My fellow residents of the Pacific Northwest: Be afraid. Be very afraid. There is a ticking time bomb beneath our feet. It could detonate tonight or in one hundred years. Who knows? There are smart geologists working hard to answer that question, but prediction science is a lot of tilting at windmills.

Still, this is fascinating stuff. Jerry Thompson takes us on an armchair tour through seismic activity of the ring of fire, starting with Mexico City in 1985, a jump back to Alaska, 1964 and on through the recent double tragedies of earthquake and tsunami in Japan, 2011. He drills down from the massive Ring of Fire to focus on the Cascadia Subduction zone that runs from Vancouver Island to Northern California, how it was discovered, and what can happen when It decides to cut loose with The Big One.

There is a baffling absence of maps. I live here, so I know the Northwest references, but what about everyone else? Not to mention the many sites outside the PNW: Central and South America, the South Pacific, Alaska, Japan, Southeast Asia...inexcusable not to show the plate and subduction zone formations, either.

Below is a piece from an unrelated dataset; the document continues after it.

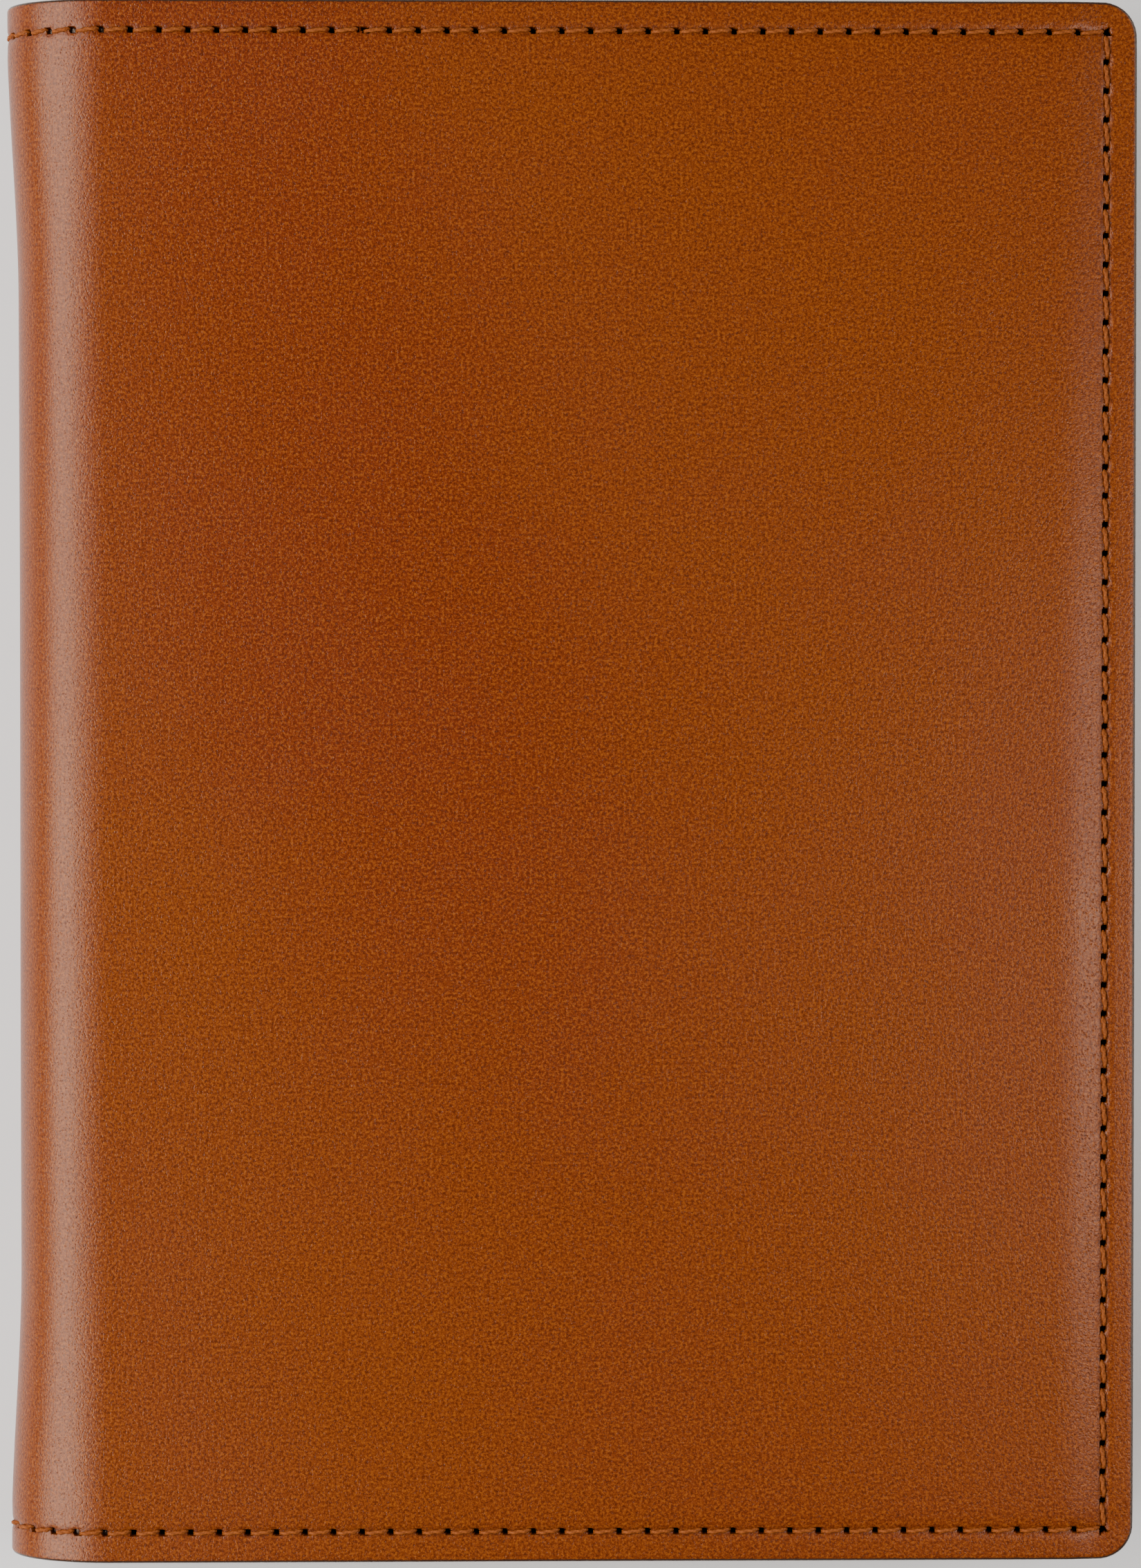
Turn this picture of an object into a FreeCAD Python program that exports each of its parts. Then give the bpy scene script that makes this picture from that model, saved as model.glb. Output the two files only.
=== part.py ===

I live on a peninsula that juts into the Puget Sound on one end, the Strait of Juan de Fuca on the other, bordered on a third side by two bays. Water in three directions. We'd be pretty well screwed if it weren't for the fact that higher ground is to our southwest: the Olympic Mountains. Our beaches sport tsunami sirens, the country roads have tsunami evacuation notices--every Tuesday morning at 10 a.m. downtown life is interrupted briefly by the chilling sound of the siren drill. Good thing I do hill repeats on my bike. When the rumbling starts, I'll shove the cat in her carrier, get on my bike and start peddling, uphill.